Manufacturing of fighter jets and other military equipment picked up during World War Two, keeping the plant open until the 1960s when it became primarily an industrial printing press, known as the Michigan Stamping Plant.
Notorious billionaire “Queen of Mean” Leona Helmsley eventually came to own the property in 1970 and sold it to the Wintor-Swan printing company in 1991, which closed in 1998 following a tornado and a flood. The property then stood vacant until 2003 when it was purchased by the Boydell Development Corporation.
Since then the Russell has functioned as a hub and community for artists and small businesses for more than a decade and a half, providing gallery and work spaces at affordable rates even as other parts of the city become increasingly gentrified.
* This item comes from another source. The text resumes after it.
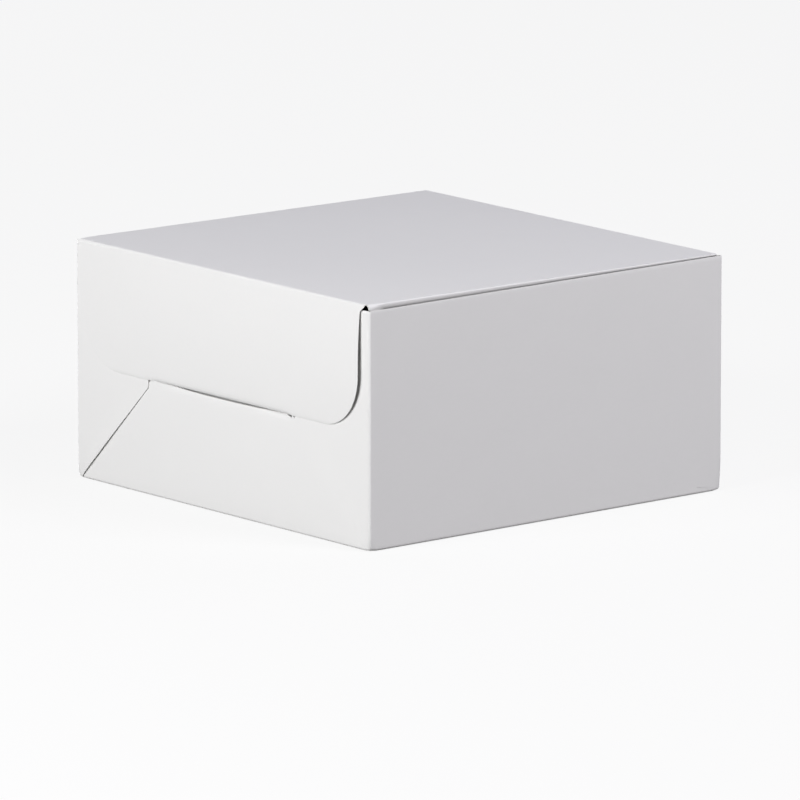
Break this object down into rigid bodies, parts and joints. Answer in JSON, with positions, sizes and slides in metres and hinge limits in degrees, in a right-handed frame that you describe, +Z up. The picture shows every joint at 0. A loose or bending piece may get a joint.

Many tenants at the Russell report that they assumed that the property’s owner and landlord, Dennis Keffalinos, would legally be responsible for upkeep and ensuring the building was up to code. Keffalinos, owner of the Boydell Development Company, purchased the then-vacant property in 2003 for $1 million and has since converted it into what most consider to be one of the last affordable loft spaces in the city.
Keffalinos is one of the original players in the Detroit land-grab game, both before and in the aftermath of the city’s 2013 bankruptcy. He is largely credited with the scheme of converting abandoned and closed-down industrial plants throughout the city into “upscale Detroit lofts with an industrial feel in the heart of the city,” as Boydell’s web site claims.
Speaking to ModelD in 2010, Keffalinos explained that the Lafayette Lofts, one of his first purchases, would be difficult to bring up to code. “[T]he first thing a city electrical inspector told me was, ‘What are you going to do with this? What kind of plan do you have because this isn’t going to work here.’ Here is a city official, a supervisor, telling me my idea isn’t going to work. I will never forget that.” Somewhere down the road, Keffalinos forgot.
His reputation as one of the worst slumlords in Detroit is well-earned. In addition to a litany of complaints of leaks, bedbugs, poor property management and crime on various tenant-run Reddit and Yelp threads—not to mention Glassdoor for its employees—it was discovered in 2012 that Keffalinos’s development company had not obtained Certificates of Occupancy from the city for residents at his Universal Lofts in the New Center neighborhood, resulting in a mass eviction. Upon further investigation, it was found to be one of several “upscale Detroit lofts” not certified for legal occupancy.
Aside from his slipshod loft ventures, Keffalinos owns bars, restaurants and a strip club, as well as several yet-to-be-developed properties which sit vacant, collecting blight tickets from the city for years.
“He [Keffalinos] should be the one getting punished, not the people who are living in the Russell,” Benny Thompson, 25, told the WSWS. He recently cosigned a month-to-month lease agreement with five other artists for a single loft in the property to use as a work space. He has been a tenant for just under five months, but “I can’t claim the same amount of victimhood as some of these people that have been there for 30 years.”
Thompson found out about the mass evictions late on the evening of February 20 through a Facebook post. “Some people were saying not to move anything because we’ll have more rights if we have our stuff there, but I moved it all out the following night, after I got the notice.” Thompson feared coming back to find his materials and tools locked up.
“This was the last affordable place in my price range so I have no idea where I’m going to go. I’m the youngest out of the group [of cosigners], the others are either professors or just graduated. So they’re a little bit older and more experienced and have better jobs. But I don't know what I’m going to do.”
“There was one article I saw that speculated that there were people living here,” Thompson noted. “I don’t think there was, but it’d be pretty hard to survive there.”
One of Thompson’s counterparts invested thousands of dollars in repair and renovations for his section of the shared loft. “The guy who built out his space the most had a show scheduled [at Russell] in a couple months, so he loses his work space and his potential gallery. He now has nowhere to show his work.”
Thompson explained some of the challenges that he and his peers faced when working on renovations in their loft in order to make it a fit work space. “There were electrical lines that were abandoned—things that didn’t make sense—that were running throughout the space. I learned from remodeling houses in Hamtramck that you want to leave nothing in older spaces like these, and I didn’t trust a lot of the wiring, so I tore a lot of it out and redid it myself.”
As for the infractions cited by the city on the eviction notice, Thompson said, “You have to use proprietary software to look up those building codes, so we weren’t even sure what they were.”